Fecha: 15 de diciembre de 2024
También la familia de Nazaret padeció la contingencia y las tensiones de un difícil contexto social y religioso. El secreto que les mantuvo arraigados en la esperanza sobre todo en los días más inciertos fue su fuerte experiencia de Dios, su confianza en el Dios de las promesas, cuidada siempre por la oración, tal como se refleja en el libro de los Salmos. Sabemos que temores y problemas son inherentes al ser humano en todos los momentos de la historia, quizás lo específico de nuestra época estribe en nuestro estado de ánimo para abordarlos. Un “ánimo bajo” que se visibiliza en lo extendida que está la depresión como dolencia psíquica en nuestras sociedades. Es fácil sucumbir a ella en algún momento de la vida. Se manifiesta en forma de tristeza, energía baja para trabajar, merma del vigor para orar o confiar en sí mismos o en los demás.
Quizás en algún momento pensábamos que la ciencia y la técnica iban a resolver nuestros problemas y asegurarnos un progreso en todos los órdenes de la vida. Pero no ha sido del todo así. La ciencia y la técnica han contribuido a mejorar condiciones de vida en muchas partes, pero, ¿somos mejores, más libres, más felices o solidarios que nuestros abuelos? ¿Puede llamarse progreso un desarrollo unilateral que no logra esos objetivos? ¿es el mundo actual más justo y libre? El incremento de autolesiones y suicidios entre adolescentes y jóvenes ¿no supone claudicar de la esperanza? ¿no es un grito que nos interpela como sociedad y como Iglesia? Reconocemos que la decepción convive con la esperanza y podemos aprender a asumir la decepción sin que suponga una fractura insalvable. Asumimos que la decepción es la sombra que acompaña la luz de la esperanza. Pero queremos vivir en la luz y esa luz que nos conecta al Creador habita en nosotros y la Iglesia es la comadrona cuya misión es facilitar el “alumbramiento”, de modo que, a la luz de Jesús, que cada bautizado, cada persona se reencuentre y deje iluminar por la luz de la esperanza que le habita, esa esperanza arraigada en el Espíritu Santo. Como cristianos queremos poner los pies en la tierra cuando decimos que vivimos con esperanza, una esperanza lúcida, activa y solidaria.
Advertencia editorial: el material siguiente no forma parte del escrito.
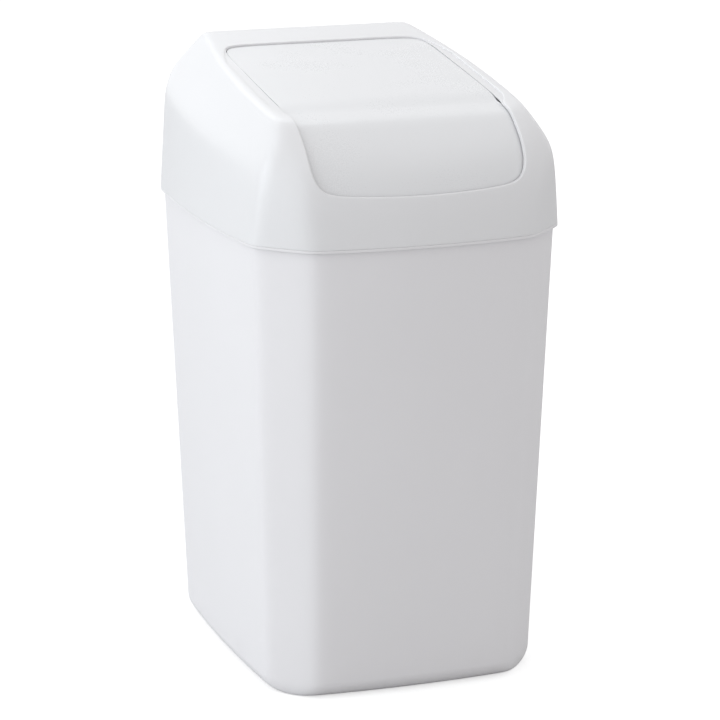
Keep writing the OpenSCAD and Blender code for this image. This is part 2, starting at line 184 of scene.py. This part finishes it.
def bucket_gap(x, y, z, inset, rounding):
    t = np.minimum(z, rim_z) / rim_z
    half_w, half_d = mix(foot_w, rim_w, t) / 2, mix(foot_d, rim_d, t) / 2
    bow, leg = mix(foot_bow, rim_bow, t), mix(foot_corner, rim_corner, t)
    corner = (np.abs(x) + np.abs(y) - (half_w + half_d - leg - bow)) / math.sqrt(2)
    sides = [
        np.abs(x) - half_w + bow * (y / (half_d - leg)) ** 2,
        np.abs(y) - half_d + bow * (x / (half_w - leg)) ** 2,
        corner - foot_fill * rounding,
    ]
    return meet(sides, corner_soft) + inset


def hood_gap(x, y, z):
    h = z - rim_z
    side_bow = rim_bow * (y / side_half) ** 2
    front = slanted(front_slant, -y - front_gauge_y, h - front_gauge_h)
    side = slanted(
        slant,
        np.abs(x) - skirt_hw + side_bow + side_draft * shoulder_h,
        h - shoulder_h - shoulder_rise * y,
    )
    back = slanted(back_slant, y - top_back_y, h - top_h - top_rise * top_back_y)
    top = (h - top_h - top_rise * y) / math.hypot(1, top_rise)
    bent = meet([wall_gap(x, y, z), front], front_soft)
    return meet([meet([bent, side, back], corner_soft), top], top_soft)


def hood_normal(points):
    x, y, z = points.T
    here = hood_gap(x, y, z)
    slope = np.stack(
        [
            hood_gap(x + 0.01, y, z) - here,
            hood_gap(x, y + 0.01, z) - here,
            hood_gap(x, y, z + 0.01) - here,
        ],
        axis=1,
    )
    return slope / np.linalg.norm(slope, axis=1, keepdims=True)


def hood_z(x, y, inset=0):
    start = np.full(np.shape(x), rim_z + top_h + 25.0)
    return settle(lambda z: hood_gap(x, y, z) + inset, start)


def hood_at(points, inset=0):
    ray = points - hood_heart
    t = settle(
        lambda t: hood_gap(*(hood_heart + t[:, None] * ray).T) + inset, np.full(len(ray), 1.6)
    )
    return hood_heart + t[:, None] * ray


print("hood's height at the middle:", round(float(hood_z(np.array(0.0), np.array(0.0))), 2), "mm")

# %% [markdown]
# Every ring of the bucket and the hood has a point in the direction of each station of the
# plan, which is an oblong with four flat corners. The stations lie closer together at the
# corners' ends, where the surface turns.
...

La esperanza es un deseo confiado. Sin la confianza no es posible esperar. Quien no tiene fe no sé cómo resuelve el fundamento de su esperanza, pero el discípulo de Cristo aprende a esperar confiado en la fidelidad de Dios que es Amor Fiel. Esta fidelidad es la garantía divina de nuestra confianza y, por tanto, de nuestra esperanza. En la Sagrada Escritura Dios insiste sobre sí mismo como misericordia y la fidelidad. Para evocar la fidelidad, la Biblia recurre a la imagen de la Roca. Dios es inmutable en su fidelidad. «Él es la Roca… es un Dios fiel» (Dt 32, 4). «Yo te amo, Yahvé, mi fortaleza, mi salvador, mi roca, mi baluarte, mi liberador, mi Dios» (Salmo 18 [17]). Las montañas presentes en el paisaje de nuestra diócesis, nos evocan esta imagen de solidez en el amor fiel de Dios encarnado en Jesucristo. A través de esta revelación, Dios no es puramente «el que cumplirá», sino «el que ya ha cumplido» en la vida, en la conducta, en la palabra, en la Muerte, en la Resurrección de Cristo y acabará su cumplimiento. Nuestra esperanza se funda, pues, en la memoria de la fidelidad de Dios atestiguada insuperable e irrevocablemente en el Acontecimiento Pascual que celebramos y hacemos contemporáneo en cada eucaristía. «En el Hijo de Dios a quien os anunciamos… todo ha sido un ‘sí’, pues Dios ha cumplido en Él todas sus promesas. Por eso nosotros decimos ‘Amén’ (sí) a Dios por medio de Él», (2Co 1, 19-20).